Using the bmi variable from the FAMuSS data, compute the minimum, maximum, and quartiles:

min (0th percentile)
1st quartile (25th percentile)
median (50th percentile)
3rd quartile (75th percentile)
max (100th percentile)

Solution

# min
min(bmi)

[1] 15.504

# quartiles
quantile(bmi, probs = 0.25)

   25% 
21.295

quantile(bmi, probs = 0.5)

  50% 
23.35

quantile(bmi, probs = 0.75)

    75% 
26.6245

# max
max(bmi)

[1] 43.758

As a shortcut, if you want to inspect all common measures of location and center – the five-number summary plus the mean – the summary(...) function will do just that.

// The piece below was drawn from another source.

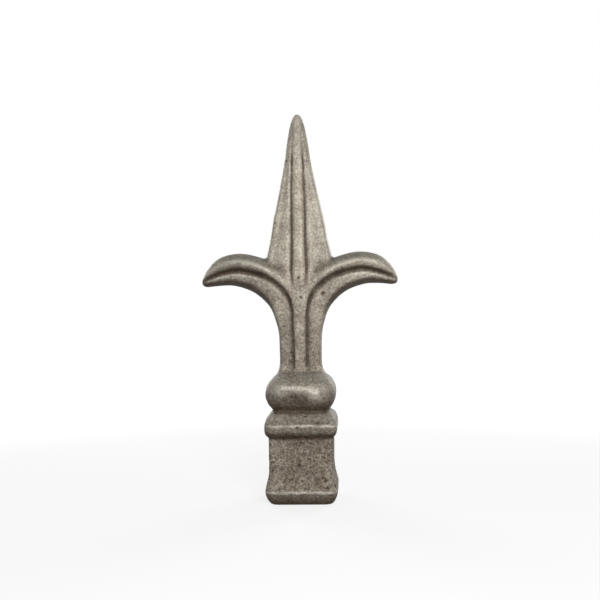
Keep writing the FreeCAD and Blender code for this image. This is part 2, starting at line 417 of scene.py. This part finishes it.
def worn_bright(points, normals, relief):
    """How far the skin is rubbed bright, from 0 to 1, which is the most of four kinds of wear.

    Edges that stand out and look up, the upper edges of the foot and the collar in a bell curve across the
    line, the mould's parting line round the sides, and a streak on the bulb's front. Noise breaks all four.
    """
    x, y, z = points.T
    side = np.abs(x)
    broken = least_wear + (1 - least_wear) * lattice_noise(points, wear_patch_size, grain_seed + 5)
    wear = partway(relief, *edge_relief) * partway(normals[:, 2], *edge_looking_up) * broken
    wear *= np.interp(z, wear_heights, wear_levels)
    wear *= 1 - blade_wear_cut * on_blade(points) * (side > blade_rib_half)

    level = z + line_waver * (lattice_noise(points, line_waver_size, grain_seed + 6) - 0.5)
    patchy = line_patch_gain * lattice_noise(points, line_patch_size, grain_seed + 4) + line_patch_lift
    rubbed = np.clip(patchy, least_line_patch, 1)
    out_far = partway(np.abs(points[:, :2]).max(axis=1), *line_reach)
    for edge, width in (foot_line, collar_line):
        beside_line = np.abs(level - edge) < 2 * width
        line = hill(level, edge, width) * out_far * rubbed
        wear = np.maximum(wear * (1 - line_clear * beside_line), line)

    parting = hill(y, 0, parting_width) * np.where(in_socket(points), 0, 1 - np.abs(normals[:, 1]))
    wear = np.maximum(wear, parting_wear * parting * broken)

    ragged = z + streak_waver * (lattice_noise(points, streak_waver_size, grain_seed + 7) - 0.5)
    middle = streak_level - streak_drop * partway(x, *streak_drop_side)
    width = streak_width + streak_widening * partway(x, *streak_widening_side)
    streak = hill(ragged, middle, width) * partway(side, *streak_side) * partway(y, *bulb_front)
    return np.maximum(wear, streak_wear * streak * broken)


def bulb_scar(points):
    """The rough dark patch low on the bulb's front: an oval, full inside and falling to 0 at its rim."""
    across = (points[:, 0] - scar_middle[0]) / scar_half[0]
    up = (points[:, 2] - scar_middle[1]) / scar_half[1]
    return partway(points[:, 1], *bulb_front) * np.clip(scar_fullness - across ** 2 - up ** 2, 0, 1)


def skin_tone(points, normals, relief, scar):
    """How light the skin is, about 1 on the stem: a level for the height, times a factor for each place.

    The scar, the leaves' undersides, tops and tips, the blade's faces, the left side of the stem, the
    bulb's sides and the socket are each darker by a share of their own.
    """
    x, _, z = points.T
    side = np.abs(x)
    up = normals[:, 2]
    leaf = partway(side, *leaf_side) * partway(z, *leaf_level)
    low_side = partway(up, *low_looking)
    tip = partway(side, *leaf_tip_side) * partway(relief, *leaf_tip_relief) * low_side
    stem_left = partway(x, *stem_left_rib) * partway(z, *stem_left_top) * (z > stem_from_bulb[0])
    bulb_round = partway(side, *bulb_side) * np.exp(-((z - bulb_middle) / bulb_side_height) ** 4)
    tone = np.interp(z, tone_heights, tone_levels) * (1 - scar_dark * scar)
    left_leaf = left_leaf_dark[0] + left_leaf_dark[1] * low_side
    right_leaf = right_leaf_dark[0] + right_leaf_dark[1] * low_side
    tone *= 1 - leaf * np.where(x < 0, left_leaf, right_leaf)
    tone *= 1 - leaf_top_dark * leaf * partway(up, *leaf_top_looking)
    tone *= 1 - on_blade(points) * np.where(x > blade_right_from, blade_right_dark, blade_left_dark)
    tone *= 1 - leaf_tip_dark * tip
    tone *= 1 - stem_left_dark * stem_left
    tone *= 1 - bulb_side_dark * bulb_round
    return tone * np.where(in_socket(points), socket_light, 1.0)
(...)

# all common location/center measures
summary(age)

   Min. 1st Qu.  Median    Mean 3rd Qu.    Max. 
   17.0    20.0    22.0    24.4    27.0    40.0

Your turn

Compute the 5-number summary for bmi using summary() and compare with your answers to the previous “your turn” exercise.

Solution

# all common location/center measures
summary(bmi)

   Min. 1st Qu.  Median    Mean 3rd Qu.    Max. 
  15.50   21.30   23.35   24.40   26.62   43.76

Measures of spread

The following functions return common measures of spread for numeric variables:

range(...) returns the range (min, max)
IQR(...) returns the interquartile range (middle 50% of data)
var(...) returns the variance (average squared distance of observations from mean)
sd(...) returns the standard deviation (average distance of observations from mean)

# age range
range(age)

[1] 17 40

# interquartile range of ages
IQR(age)

[1] 7

# variance of age
var(age)

[1] 33.79966

# standard deviation of age
sd(age)

[1] 5.813748

Which one to choose? It depends on the distribution: if there are large outliers, IQR is a better choice; otherwise, standard deviation is conventional. In this case, there are no age outliers (you can check the histogram above from Part 1), so standard deviation is the way to go.

Your turn

Determine and compute an appropriate measure of spread for BMI.

Solution

# histogram of bmi
hist(bmi)

# measure of spread
sd(bmi)

[1] 4.57662

There are no obvious outliers, so standard deviation is the way to go here.